El cine es un arte completamente sensorial y normalmente son la vista y el oído los sentidos que se ven completamente ocupados durante el tiempo en que nos encerramos voluntariamente en una oscura sala de cine.
En Taxidermia las imágenes y los sonidos activan los tres sentidos restantes, regalándole al espectador una experiencia sensorial completa pero no precisamente agradable. La historia, que documenta la vida de una familia húngara durante tres generaciones, comienza en la época de la segunda guerra mundial y llega hasta nuestros días, relatando los grotescos acontecimientos que dan forma a un serie de personajes completamente disfuncionales.
El director György Pálfi se empeña en crear una cinta sumergida por completo en la inmundicia y en transmitirle al espectador el agobiante sentimiento de ser una verdadera escoria. Casi podemos percibir el hedor de las letrinas de la primera parte de la historia, donde un soldado obsesionado con el sexo se masturba compulsivamente mientras ve a las hijas del general. Casi podemos saborear el repugnante plato de sopa que deben devorar los mórbidamente obesos hermanos de la segunda parte, en su afán por ganar el campeonato de las olimpiadas de comida y finalmente, casi podemos tocar las entrañas sanguinolentas que el taxidermista de la tercera parte corta y separa para crear su más grande obra. Un banquete sensorial sin límites.
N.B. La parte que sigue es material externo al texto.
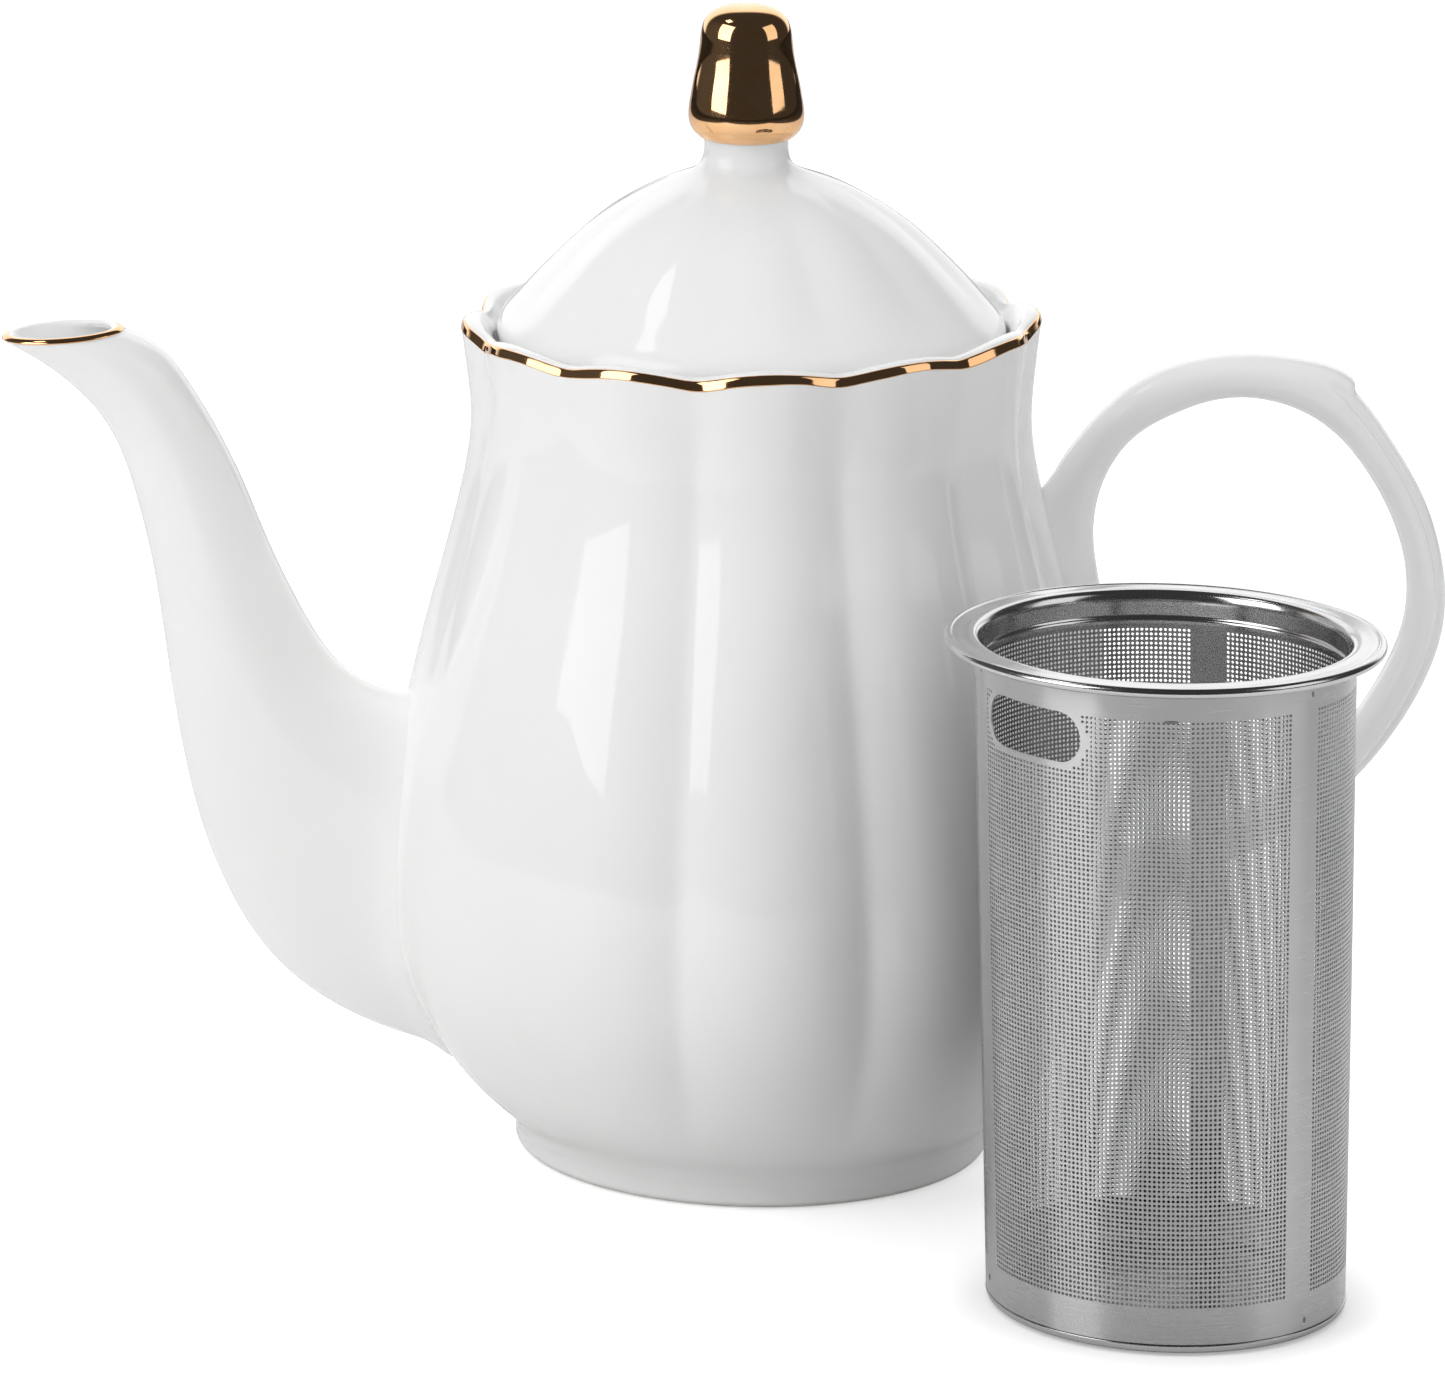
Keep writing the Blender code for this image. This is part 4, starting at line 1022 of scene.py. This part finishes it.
def make_world():
    world = bpy.data.worlds.new("studio")
    bpy.context.scene.world = world
    world.use_nodes = True
    t = world.node_tree
    bg = t.nodes["Background"]
    out = t.nodes["World Output"]
    d = t.nodes.new("ShaderNodeSeparateXYZ")
    t.links.new(t.nodes.new("ShaderNodeTexCoord").outputs["Generated"], d.inputs[0])

    def smooth(value, lo, hi, a, b):
        node = t.nodes.new("ShaderNodeMapRange")
        node.interpolation_type = "SMOOTHSTEP"
        for key, v in (("Value", value), ("From Min", lo), ("From Max", hi), ("To Min", a), ("To Max", b)):
            if isinstance(v, bpy.types.NodeSocket):
                t.links.new(v, node.inputs[key])
            else:
                node.inputs[key].default_value = v
        return node.outputs["Result"]

    def mth(op, a, b):
        node = t.nodes.new("ShaderNodeMath")
        node.operation = op
        for k, v in ((0, a), (1, b)):
            if isinstance(v, bpy.types.NodeSocket):
                t.links.new(v, node.inputs[k])
            else:
                node.inputs[k].default_value = v
        return node.outputs[0]

    x, y, z = d.outputs["X"], d.outputs["Y"], d.outputs["Z"]
    # the lit wall behind the object: what it sheds, and the smaller part seen in reflections
    sheds = smooth(y, 0.52, 0.76, 0.0, BACKDROP)
    seen = smooth(y, 0.62, 0.78, 0.0, BACKDROP_SEEN)
    glossy = t.nodes.new("ShaderNodeLightPath").outputs["Is Glossy Ray"]
    backdrop = mth("ADD", mth("MULTIPLY", seen, glossy), mth("MULTIPLY", sheds, mth("SUBTRACT", 1.0, glossy)))
    left = smooth(mth("MULTIPLY", x, -1.0), 0.55, 0.95, 0.0, SIDE_LEFT)
    right = smooth(x, 0.55, 0.95, 0.0, SIDE_RIGHT)
    level = mth("ADD", mth("ADD", backdrop, ROOM), mth("ADD", left, right))
    t.links.new(level, bg.inputs["Strength"])
    white = t.nodes.new("ShaderNodeBackground")
    white.inputs["Strength"].default_value = 1.2
    mix = t.nodes.new("ShaderNodeMixShader")
    t.links.new(t.nodes.new("ShaderNodeLightPath").outputs["Is Camera Ray"], mix.inputs[0])
    t.links.new(bg.outputs[0], mix.inputs[1])
    t.links.new(white.outputs[0], mix.inputs[2])
    t.links.new(mix.outputs[0], out.inputs["Surface"])
    bg.inputs["Color"].default_value = (1, 1, 1, 1)
    white.inputs["Color"].default_value = (1, 1, 1, 1)


BACKDROP, BACKDROP_SEEN, SIDE_LEFT, SIDE_RIGHT, ROOM = 2.2, 1.25, 0.04, 0.0, 0.045
AIM = (POT[0] * MM, POT[1] * MM, 0.085)
make_floor()
make_world()
softbox("key softbox", -62.0, 27.0, 1.25, 0.80, 0.90, 2.7, AIM)
softbox("side softbox", 67.0, 25.0, 1.35, 0.75, 0.88, 1.05, AIM)
softbox("lid softbox", -93.0, 61.0, 1.25, 0.30, 0.22, 3.2, (-0.010, -0.005, 0.140))
softbox("overhead panel", 0.0, 88.0, 1.6, 2.2, 2.2, 1.02, AIM, glossy=False)
softbox("front fill", 0.0, 35.0, 1.4, 1.4, 1.4, 0.57, AIM, glossy=False)
softbox("low front fill", -10.0, 5.0, 1.4, 1.2, 0.5, 0.80, AIM, glossy=False)
softbox("left fill", -30.0, 40.0, 1.4, 1.4, 1.4, 0.12, AIM, glossy=False)
softbox("low right fill", 62.0, 4.0, 1.2, 0.9, 0.5, 1.1, (AIM[0] + 0.02, AIM[1], 0.03), glossy=False)

# -------------------------------------------------------------------------- camera
HOME = Vector(((POT[0] - 86.1) * MM, (POT[1] - 1334.3) * MM, 0.4073))
cam = bpy.data.cameras.new("camera")
cam_obj = bpy.data.objects.new("camera", cam)
bpy.context.scene.collection.objects.link(cam_obj)
cam_obj.location = HOME
cam_obj.rotation_euler = (math.radians(90), 0, 0)
cam.sensor_fit = "HORIZONTAL"
cam.sensor_width = 36.0
cam.lens = 8525.0 / 1445.0 * 36.0
cam.clip_start, cam.clip_end = 0.05, 30.0
bpy.context.scene.camera = cam_obj
# A level view camera with a shifted lens keeps uprights upright.  The shift is for
# this viewpoint alone, so it is driven to nothing when the camera stands elsewhere.
home = bpy.data.objects.new("camera_home", None)
home.location = HOME
bpy.context.scene.collection.objects.link(home)
for prop, amount in (("shift_x", (722.5 - 201.0) / 1445.0), ("shift_y", -(690.0 + 1467.0) / 1445.0)):
    setattr(cam, prop, amount)
    driver = cam.driver_add(prop).driver
    driver.type = "SCRIPTED"
    var = driver.variables.new()
    var.name = "d"
    var.type = "LOC_DIFF"
    var.targets[0].id = cam_obj
    var.targets[1].id = home
    driver.expression = f"{amount:.6f} if d < 0.0005 else 0.0"

bpy.context.scene.view_settings.view_transform = "Standard"
bpy.context.scene.view_settings.look = "None"
bpy.context.scene.cycles.use_denoising = True
bpy.context.scene.cycles.denoising_prefilter = "NONE"      # keeps the fine holes
bpy.context.scene.cycles.caustics_reflective = False
bpy.context.scene.cycles.caustics_refractive = False
bpy.context.scene.cycles.sample_clamp_indirect = 4.0
bpy.context.scene.cycles.max_bounces = 8
bpy.context.scene.cycles.diffuse_bounces = 4
bpy.context.scene.cycles.glossy_bounces = 6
El único problema con Taxidermia es que está tan plagada de lugares poco comunes y situaciones extremadamente bizarras, que la conexión emocional con el espectador se pierde casi por completo, ya que la marejada sensorial eclipsa cualquier intento por involucrarse en una historia que gira de forma impredecible y que concluye con un ejercicio final que deja mucho que desear.
A pesar de sus defectos, el empeño que pone Pálfi en la creación de situaciones visualmente creativas y el ejercicio imaginativo que supone la historia escrita por Lajos Parti Nagy, convierten a Taxidermia en un filme que vale la pena experimentar.